Federal preemption applies to both statutory laws and regulations enacted by federal agencies.
In some cases, states may have the authority to enact laws that are more stringent than federal regulations, as long as they do not directly conflict with federal law.
Federal preemption plays a significant role in areas such as immigration, environmental regulation, and consumer protection, affecting how states can legislate on these issues.
Review Questions
How does federal preemption illustrate the relationship between federal and state governments within the context of federalism?
Federal preemption serves as a key mechanism illustrating the dynamic relationship between federal and state governments under federalism. It highlights how certain areas of law are governed by federal regulations, overriding conflicting state laws to ensure national consistency. This principle maintains a balance in governance, reflecting that while states have powers, their authority can be limited when Congress acts in areas deemed critical for national uniformity.
Discuss an example of how courts determine whether federal preemption applies in a legal dispute involving both state and federal regulations.
When courts evaluate a case for potential federal preemption, they look at legislative intent through various factors such as the language of the federal statute and its regulatory framework. For instance, if a state law imposes stricter regulations on a federally regulated industry, courts may analyze whether Congress intended to occupy that entire regulatory field, which could lead to field preemption. They might also assess if there is an actual conflict between state and federal laws that would render it impossible for individuals to comply with both.
Evaluate the implications of federal preemption on state autonomy and its potential effects on local governance.

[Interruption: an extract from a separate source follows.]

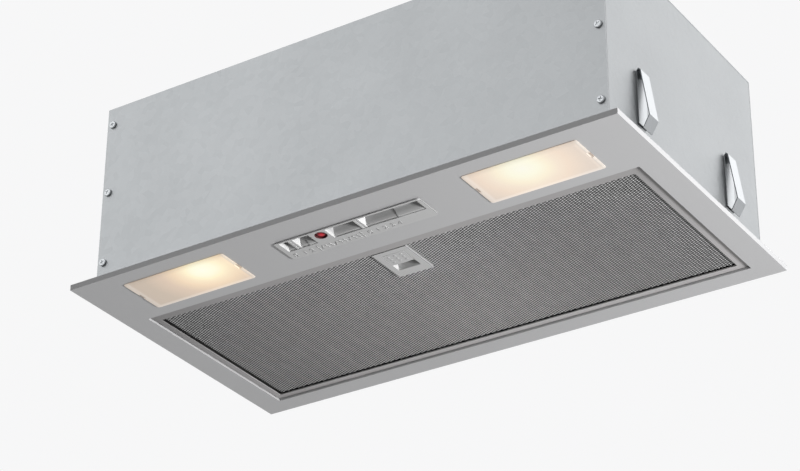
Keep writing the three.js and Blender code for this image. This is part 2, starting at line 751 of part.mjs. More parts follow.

Federal preemption raises important questions about state autonomy and local governance, as it can limit states' abilities to create laws tailored to their specific needs. While it ensures uniformity across the nation in critical areas, it can also undermine local control and responsiveness to community concerns. The tension between maintaining national standards through preemption and allowing states to address localized issues leads to ongoing debates about appropriate jurisdictional boundaries and how best to balance competing interests in governance.
Related terms
Supremacy Clause: A clause in Article VI of the U.S. Constitution stating that federal law takes precedence over state laws and constitutions.
Concurrent Powers: Powers that are shared by both the federal and state governments, such as the power to tax or to enforce laws.
Field Preemption: A form of federal preemption that occurs when federal regulation is so comprehensive that it leaves no room for state laws in that specific area.